*Given request*:
Output all of the data below exactly as given.

*Data segment*:
■ ■ ■ ■
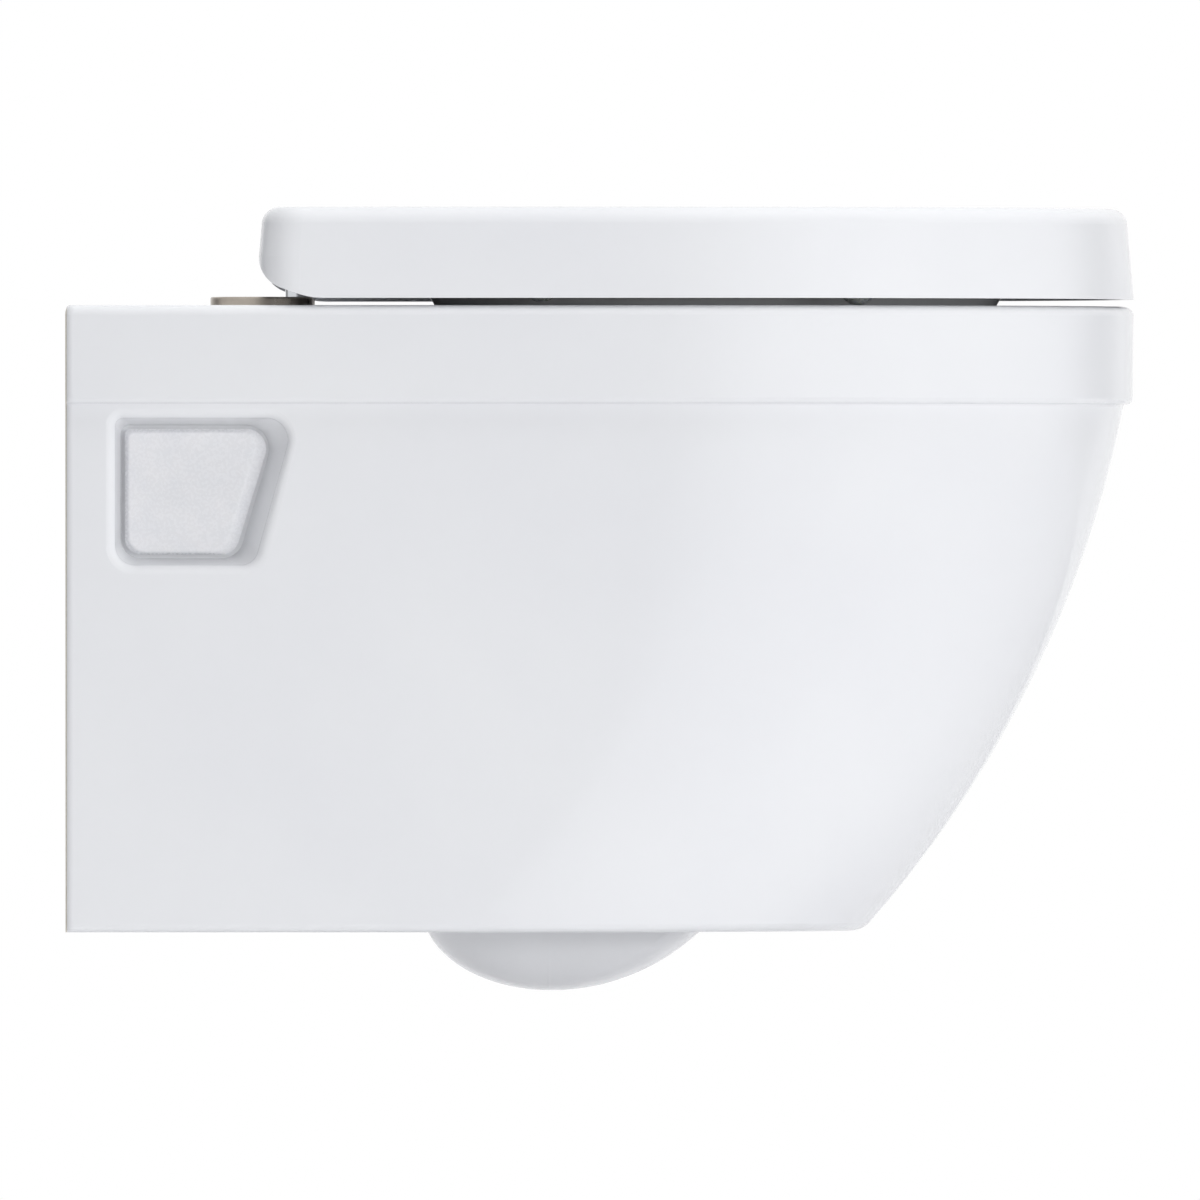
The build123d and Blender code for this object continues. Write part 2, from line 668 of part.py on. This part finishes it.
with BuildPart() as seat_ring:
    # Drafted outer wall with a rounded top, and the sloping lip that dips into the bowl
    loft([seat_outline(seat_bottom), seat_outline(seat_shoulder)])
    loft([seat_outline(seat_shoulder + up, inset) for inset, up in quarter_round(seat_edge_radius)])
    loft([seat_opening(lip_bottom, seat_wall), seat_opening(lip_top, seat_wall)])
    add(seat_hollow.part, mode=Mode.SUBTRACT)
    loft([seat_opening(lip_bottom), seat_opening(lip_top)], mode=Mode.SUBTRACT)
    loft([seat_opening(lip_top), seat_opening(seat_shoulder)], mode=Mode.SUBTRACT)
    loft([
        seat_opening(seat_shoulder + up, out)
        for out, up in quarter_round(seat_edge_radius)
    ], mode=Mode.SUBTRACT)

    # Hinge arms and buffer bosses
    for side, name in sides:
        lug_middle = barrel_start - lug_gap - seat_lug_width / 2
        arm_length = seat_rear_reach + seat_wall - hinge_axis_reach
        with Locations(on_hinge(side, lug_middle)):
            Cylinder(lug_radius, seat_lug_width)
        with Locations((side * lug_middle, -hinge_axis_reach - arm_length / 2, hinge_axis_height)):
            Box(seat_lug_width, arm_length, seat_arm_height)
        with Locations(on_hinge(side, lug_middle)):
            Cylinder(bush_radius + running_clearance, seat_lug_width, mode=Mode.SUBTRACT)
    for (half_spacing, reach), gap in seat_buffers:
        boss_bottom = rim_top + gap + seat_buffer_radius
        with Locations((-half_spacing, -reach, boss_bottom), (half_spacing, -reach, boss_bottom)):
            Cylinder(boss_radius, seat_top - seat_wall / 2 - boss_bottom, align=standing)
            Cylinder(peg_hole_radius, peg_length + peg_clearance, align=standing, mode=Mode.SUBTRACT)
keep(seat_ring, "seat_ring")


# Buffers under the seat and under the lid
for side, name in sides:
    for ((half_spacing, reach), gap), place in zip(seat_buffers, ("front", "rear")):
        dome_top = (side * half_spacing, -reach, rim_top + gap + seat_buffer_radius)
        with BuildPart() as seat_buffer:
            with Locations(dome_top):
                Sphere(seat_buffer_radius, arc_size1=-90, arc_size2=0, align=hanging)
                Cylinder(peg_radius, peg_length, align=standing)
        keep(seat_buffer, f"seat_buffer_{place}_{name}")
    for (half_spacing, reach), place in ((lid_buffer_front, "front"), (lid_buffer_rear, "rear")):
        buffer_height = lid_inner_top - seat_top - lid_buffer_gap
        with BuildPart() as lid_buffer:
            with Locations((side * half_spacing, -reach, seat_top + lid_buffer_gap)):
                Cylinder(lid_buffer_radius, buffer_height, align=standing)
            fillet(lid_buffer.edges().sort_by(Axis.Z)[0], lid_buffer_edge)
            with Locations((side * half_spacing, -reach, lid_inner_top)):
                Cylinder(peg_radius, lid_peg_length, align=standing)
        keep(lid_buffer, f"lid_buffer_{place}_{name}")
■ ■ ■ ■
*Solution below*:
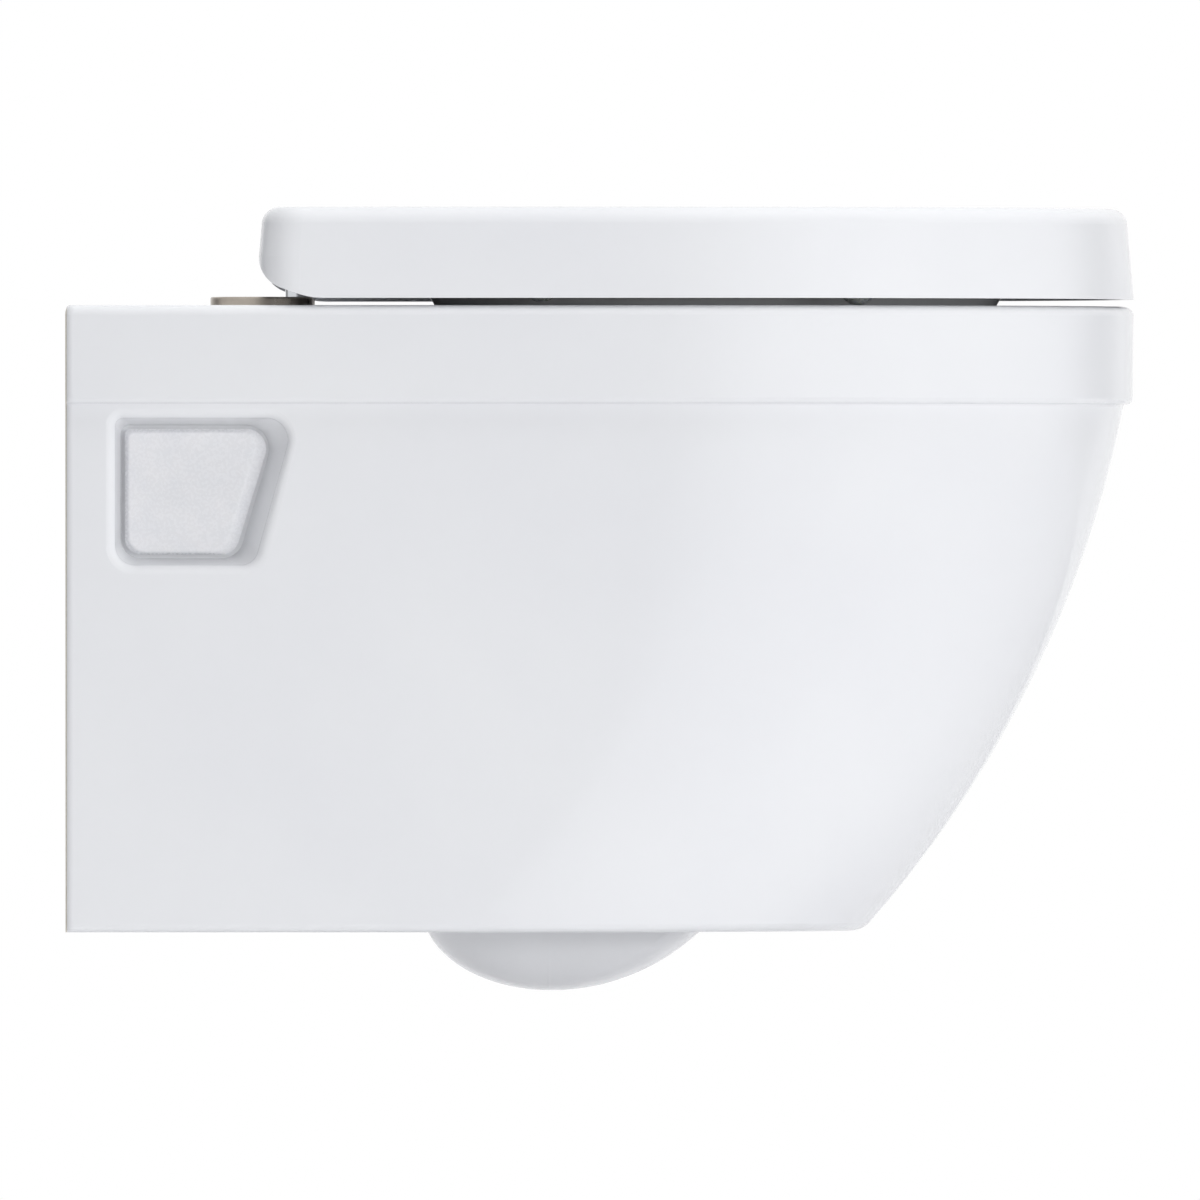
The build123d and Blender code for this object continues. Write part 2, from line 668 of part.py on. This part finishes it.
with BuildPart() as seat_ring:
    # Drafted outer wall with a rounded top, and the sloping lip that dips into the bowl
    loft([seat_outline(seat_bottom), seat_outline(seat_shoulder)])
    loft([seat_outline(seat_shoulder + up, inset) for inset, up in quarter_round(seat_edge_radius)])
    loft([seat_opening(lip_bottom, seat_wall), seat_opening(lip_top, seat_wall)])
    add(seat_hollow.part, mode=Mode.SUBTRACT)
    loft([seat_opening(lip_bottom), seat_opening(lip_top)], mode=Mode.SUBTRACT)
    loft([seat_opening(lip_top), seat_opening(seat_shoulder)], mode=Mode.SUBTRACT)
    loft([
        seat_opening(seat_shoulder + up, out)
        for out, up in quarter_round(seat_edge_radius)
    ], mode=Mode.SUBTRACT)

    # Hinge arms and buffer bosses
    for side, name in sides:
        lug_middle = barrel_start - lug_gap - seat_lug_width / 2
        arm_length = seat_rear_reach + seat_wall - hinge_axis_reach
        with Locations(on_hinge(side, lug_middle)):
            Cylinder(lug_radius, seat_lug_width)
        with Locations((side * lug_middle, -hinge_axis_reach - arm_length / 2, hinge_axis_height)):
            Box(seat_lug_width, arm_length, seat_arm_height)
        with Locations(on_hinge(side, lug_middle)):
            Cylinder(bush_radius + running_clearance, seat_lug_width, mode=Mode.SUBTRACT)
    for (half_spacing, reach), gap in seat_buffers:
        boss_bottom = rim_top + gap + seat_buffer_radius
        with Locations((-half_spacing, -reach, boss_bottom), (half_spacing, -reach, boss_bottom)):
            Cylinder(boss_radius, seat_top - seat_wall / 2 - boss_bottom, align=standing)
            Cylinder(peg_hole_radius, peg_length + peg_clearance, align=standing, mode=Mode.SUBTRACT)
keep(seat_ring, "seat_ring")


# Buffers under the seat and under the lid
for side, name in sides:
    for ((half_spacing, reach), gap), place in zip(seat_buffers, ("front", "rear")):
        dome_top = (side * half_spacing, -reach, rim_top + gap + seat_buffer_radius)
        with BuildPart() as seat_buffer:
            with Locations(dome_top):
                Sphere(seat_buffer_radius, arc_size1=-90, arc_size2=0, align=hanging)
                Cylinder(peg_radius, peg_length, align=standing)
        keep(seat_buffer, f"seat_buffer_{place}_{name}")
    for (half_spacing, reach), place in ((lid_buffer_front, "front"), (lid_buffer_rear, "rear")):
        buffer_height = lid_inner_top - seat_top - lid_buffer_gap
        with BuildPart() as lid_buffer:
            with Locations((side * half_spacing, -reach, seat_top + lid_buffer_gap)):
                Cylinder(lid_buffer_radius, buffer_height, align=standing)
            fillet(lid_buffer.edges().sort_by(Axis.Z)[0], lid_buffer_edge)
            with Locations((side * half_spacing, -reach, lid_inner_top)):
                Cylinder(peg_radius, lid_peg_length, align=standing)
        keep(lid_buffer, f"lid_buffer_{place}_{name}")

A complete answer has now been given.